Market-Wide Volume and Circuit Trends
During the week spanning 15 to 19 June 2026, the market recorded 97 stocks with exceptionally high trading volumes alongside 127 stocks registering high value trades. Circuit breaker events were particularly prominent, with a total of 483 occurrences. Of these, 358 were upper circuit hits, representing 74.1% of the total, while 125 were lower circuit hits, accounting for 25.9%. This ratio suggests a prevailing bullish momentum across the broader market, with more stocks experiencing upward price limits than downward pressure.
Overall, 707 circuit breaker triggers were analysed, indicating multiple events per stock in some cases. The concentration of upper circuit hits highlights strong buying interest and potential accumulation phases in several stocks.

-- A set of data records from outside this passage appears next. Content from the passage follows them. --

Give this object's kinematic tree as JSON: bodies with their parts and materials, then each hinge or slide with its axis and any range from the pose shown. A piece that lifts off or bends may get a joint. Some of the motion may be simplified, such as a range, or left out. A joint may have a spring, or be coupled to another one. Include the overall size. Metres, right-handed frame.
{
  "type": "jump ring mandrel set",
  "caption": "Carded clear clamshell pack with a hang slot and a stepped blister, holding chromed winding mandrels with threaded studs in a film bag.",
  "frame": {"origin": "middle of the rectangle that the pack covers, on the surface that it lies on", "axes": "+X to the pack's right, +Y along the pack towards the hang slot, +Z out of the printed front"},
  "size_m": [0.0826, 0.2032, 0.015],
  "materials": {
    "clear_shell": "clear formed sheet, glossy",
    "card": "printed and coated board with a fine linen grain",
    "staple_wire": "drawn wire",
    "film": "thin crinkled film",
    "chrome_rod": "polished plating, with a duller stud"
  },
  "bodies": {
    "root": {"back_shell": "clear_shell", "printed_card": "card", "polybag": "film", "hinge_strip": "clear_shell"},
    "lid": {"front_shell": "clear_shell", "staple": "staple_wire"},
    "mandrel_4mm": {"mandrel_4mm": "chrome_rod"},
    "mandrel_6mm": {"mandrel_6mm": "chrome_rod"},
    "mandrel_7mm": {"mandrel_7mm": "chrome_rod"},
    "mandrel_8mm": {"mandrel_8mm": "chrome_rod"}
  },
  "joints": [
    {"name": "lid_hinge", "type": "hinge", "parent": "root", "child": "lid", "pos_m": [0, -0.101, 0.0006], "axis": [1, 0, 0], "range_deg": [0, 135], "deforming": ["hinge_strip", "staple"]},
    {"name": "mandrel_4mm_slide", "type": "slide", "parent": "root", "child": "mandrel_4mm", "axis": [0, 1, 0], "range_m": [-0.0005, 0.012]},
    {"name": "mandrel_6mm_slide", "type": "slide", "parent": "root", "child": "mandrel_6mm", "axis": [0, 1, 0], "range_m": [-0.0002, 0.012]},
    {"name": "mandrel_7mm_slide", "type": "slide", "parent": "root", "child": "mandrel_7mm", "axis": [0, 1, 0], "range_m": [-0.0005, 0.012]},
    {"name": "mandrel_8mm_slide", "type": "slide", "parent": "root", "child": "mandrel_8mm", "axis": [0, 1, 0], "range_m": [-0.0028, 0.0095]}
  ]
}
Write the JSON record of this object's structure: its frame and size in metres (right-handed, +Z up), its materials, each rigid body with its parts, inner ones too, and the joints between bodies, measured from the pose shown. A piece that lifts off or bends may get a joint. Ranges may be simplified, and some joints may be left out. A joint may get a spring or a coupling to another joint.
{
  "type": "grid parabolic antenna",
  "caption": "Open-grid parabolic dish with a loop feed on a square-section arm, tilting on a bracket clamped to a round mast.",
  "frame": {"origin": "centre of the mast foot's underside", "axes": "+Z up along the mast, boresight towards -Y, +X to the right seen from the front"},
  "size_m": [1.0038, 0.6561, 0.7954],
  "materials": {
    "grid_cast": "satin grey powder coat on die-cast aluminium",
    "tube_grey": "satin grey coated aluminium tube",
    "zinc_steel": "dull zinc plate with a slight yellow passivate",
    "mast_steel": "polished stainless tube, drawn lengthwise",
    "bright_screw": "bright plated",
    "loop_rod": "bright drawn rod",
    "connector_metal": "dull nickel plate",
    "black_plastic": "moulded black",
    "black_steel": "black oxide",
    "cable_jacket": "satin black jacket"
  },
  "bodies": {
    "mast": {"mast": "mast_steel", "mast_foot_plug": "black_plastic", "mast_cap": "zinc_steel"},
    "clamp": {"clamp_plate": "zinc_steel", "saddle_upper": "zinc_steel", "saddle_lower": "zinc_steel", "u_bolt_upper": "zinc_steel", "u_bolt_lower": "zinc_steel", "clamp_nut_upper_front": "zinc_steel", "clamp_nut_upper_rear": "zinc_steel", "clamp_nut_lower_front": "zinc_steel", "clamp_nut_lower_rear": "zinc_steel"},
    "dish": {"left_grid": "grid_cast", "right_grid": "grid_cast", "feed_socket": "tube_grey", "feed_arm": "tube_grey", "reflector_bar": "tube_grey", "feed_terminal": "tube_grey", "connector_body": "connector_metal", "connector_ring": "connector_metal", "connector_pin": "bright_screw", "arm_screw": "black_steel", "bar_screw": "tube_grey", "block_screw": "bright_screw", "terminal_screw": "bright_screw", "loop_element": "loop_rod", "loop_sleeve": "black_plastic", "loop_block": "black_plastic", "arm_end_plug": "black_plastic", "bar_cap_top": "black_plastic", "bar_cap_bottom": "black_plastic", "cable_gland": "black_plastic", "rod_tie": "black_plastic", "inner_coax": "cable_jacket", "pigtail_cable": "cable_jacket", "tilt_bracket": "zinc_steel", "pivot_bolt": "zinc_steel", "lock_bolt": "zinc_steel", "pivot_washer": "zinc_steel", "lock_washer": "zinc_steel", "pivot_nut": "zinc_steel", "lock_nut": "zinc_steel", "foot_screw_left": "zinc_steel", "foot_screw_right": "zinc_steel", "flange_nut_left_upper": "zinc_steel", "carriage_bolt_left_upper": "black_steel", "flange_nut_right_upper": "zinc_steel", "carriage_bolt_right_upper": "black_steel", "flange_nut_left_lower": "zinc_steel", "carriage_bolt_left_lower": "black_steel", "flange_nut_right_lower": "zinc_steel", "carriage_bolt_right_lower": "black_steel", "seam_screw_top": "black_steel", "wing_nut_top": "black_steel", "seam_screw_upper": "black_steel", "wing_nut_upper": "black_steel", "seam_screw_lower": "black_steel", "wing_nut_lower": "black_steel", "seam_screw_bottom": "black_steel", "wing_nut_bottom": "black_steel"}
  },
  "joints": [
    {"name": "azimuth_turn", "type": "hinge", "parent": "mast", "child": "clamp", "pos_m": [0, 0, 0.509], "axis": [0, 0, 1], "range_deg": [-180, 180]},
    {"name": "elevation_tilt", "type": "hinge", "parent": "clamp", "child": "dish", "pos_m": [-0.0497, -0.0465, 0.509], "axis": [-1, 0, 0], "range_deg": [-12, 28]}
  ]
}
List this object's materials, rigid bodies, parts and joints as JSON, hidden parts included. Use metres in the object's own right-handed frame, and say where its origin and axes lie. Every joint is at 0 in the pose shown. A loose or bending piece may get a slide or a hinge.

Market Capitalisation and Sector Distribution
Among the stocks exhibiting high volume and activity, large-cap companies dominated with 10 volume leaders, followed by 4 mid-cap and 1 small-cap stock. Sector-wise, the Computers - Software & Consulting segment led the charge with three stocks averaging over 8.3 million shares traded weekly. Public Sector Banks followed closely with two stocks averaging more than 54.5 million shares, underscoring renewed investor focus on financial institutions.
Automobiles and Oil sectors also featured prominently, each with two stocks registering substantial volumes, averaging 12.5 million and 5 million shares respectively. Telecom Services stood out with a single stock recording an extraordinary average volume exceeding 237 million shares, reflecting intense trading interest in this segment.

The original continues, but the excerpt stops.